The Caribbean country has been the worst-affected, recording the highest death toll so far, with at least 52 people dead, its civil protection office confirmed yesterday.

Some 200,000 people have been left homeless as the south and south-west were drenched by 50cm of rain in just four days. During the storm, nearly 17,800 people were forced to move to 131 temporary shelters.

Strong winds and torrential rain hit as the hurricane skimmed Haiti last week, destroying more than 70 per cent of crops and causing rivers to overflow, provoking warnings that it could lead to a rise in cholera.

The United Nations is planning an appeal for emergency aid for Haiti, where some 400,000 people still live in temporary camps after their homes were destroyed by the earthquake in 2010.

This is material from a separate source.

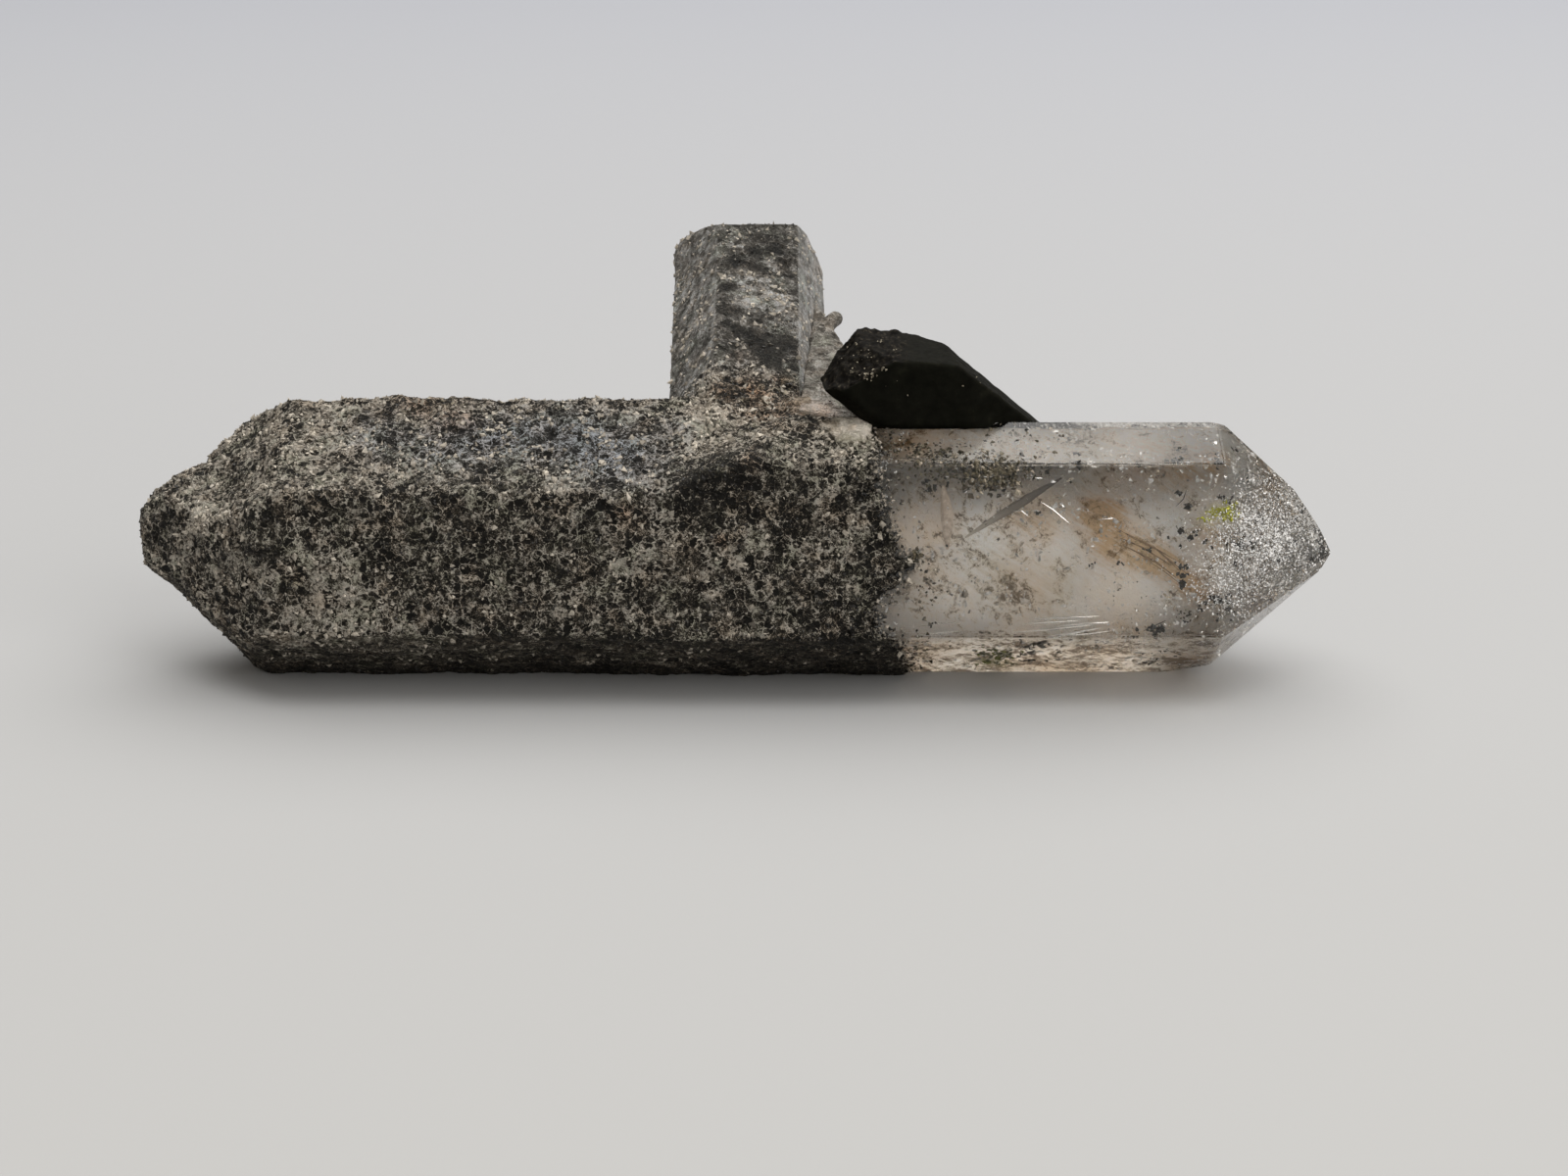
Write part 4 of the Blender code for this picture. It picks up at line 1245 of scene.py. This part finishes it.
flakes = make_flakes("flakes", heart, count=9000, smallest=0.05, spread=0.14, reach=0.56, dark=0.12, seed=24)
chips = make_flakes("chips", heart, count=2200, smallest=0.12, spread=0.2, reach=0.14, dark=0.4, seed=26)
dress(flakes, looks["flakes"])
dress(chips, looks["chips"])
dress(back_specks(heart, clusters=70, seed=25), looks["dark_specks"])

# Clusters of grains: name, clusters, surface, nearest and farthest depth, seed, slot.
for name, clusters, tree, nearest, farthest, seed, slot in (
    ("ridge_specks", RIDGE_CLUSTERS, clear_tree, 0.0, 0.16, 31, "dark_mineral"),
    ("ridge_lace", RIDGE_LACE, clear_tree, -0.02, 0.1, 39, "crust"),
    ("dark_specks", DARK_CLUSTERS, clear_tree, 0.08, 0.32, 32, "dark_mineral"),
    ("bright_specks", BRIGHT_CLUSTERS, clear_tree, 0.1, 0.35, 33, "quartz"),
    ("yellow_specks", YELLOW_CLUSTERS, clear_tree, 0.15, 0.35, 34, "crust"),
    ("olive_specks", OLIVE_CLUSTERS, clear_tree, 0.1, 0.3, 35, "dark_mineral"),
    ("painted_tip_light", TIP_LIGHT_CLUSTERS, clear_tree, -0.03, 0.1, 36, "quartz"),
    ("dark_crystal_grains", DARK_CRYSTAL_CLUSTERS, dark_tree, 0.0, 0.04, 37, "crust"),
    ("foot_specks", FOOT_CLUSTERS, wedge_tree, 0.0, 0.04, 38, "crust"),
):
    dress(inclusions(name, clusters, tree, nearest, farthest, seed), looks[name])

# Needles and lines in the clear quartz: name, lines, depth, flatness, material, slot.
for name, lines, depth, flat, material, slot in (
    ("dark_blade", DARK_BLADE, 0.22, 0.35, blade_material(), "dark_mineral"),
    ("pale_blade", PALE_BLADE, 0.25, 0.35, looks["pale_blade"], "quartz"),
    ("dark_lines", DARK_LINES, 0.25, 0.35, looks["dark_specks"], "dark_mineral"),
    ("bright_lines", BRIGHT_LINES, 0.05, 1.0, looks["bright_specks"], "quartz"),
    ("brown_hairs", BROWN_HAIRS, 0.2, 0.35, looks["brown_hairs"], "crust"),
):
    dress(needles(name, lines, clear_tree, depth, flat), material)

crust = crust_material()
for piece in (main, second, wedge):
    dress(piece, crust, "quartz")
dress(clear, glass_material(), "quartz")
dress(heart, heart_material())
dress(dark, dark_material(), "dark_crystal")

low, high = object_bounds()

Prime Minister Laurent Lamothe called a “disaster of major proportions”.

“Haiti is trying to get its house in order, but each time disaster strikes, the progress is interrupted,” Johan Peleman, head of the UN’s office for the co-ordination of humanitarian affairs, told the Guardian.

“This country is exposed to devastating consequences by each storm. With every burst of rain, entire mountains are washed away.”

It comes as humanitarian funding fell from $2bn (£1.2bn) after the earthquake in 2010 to just $75m this year.

Hurricane Sandy has now been blamed for 69 deaths in the Caribbean:

Cuba: 11 people, including an infant, died in the storm, which destroyed 15,000 and damaged a further 130,000.

Jamaica: One elderly man was crushed by a boulder. Farms have been destroyed and roofs ripped off houses in shantytowns.

Bahamas: Two people were killed.

Dominican Republic: Two men were killed while trying to cross a river. Nearly 30,000 people were evacuated due to widespread flooding in the south of the country, including parts of the capital.

Puerto Rico: One man died after being swept away in a rain-swollen river.

Norman Girvan, former secretary general of the Association of Caribbean States, hit out at the lack of media attention given to the Caribbean as the storm hits the east coast of America.

“We should look at the Caribbean, because the hurricane has had an impact on Jamaica and Cuba and Hait,” he said.

“One would like to see some form of Caricom [Caribbean Community] response to the severe infrastructural damage and human damage done in these countries, which unfortunately does not attract as much media attention as that in the US,” he told The Guardian.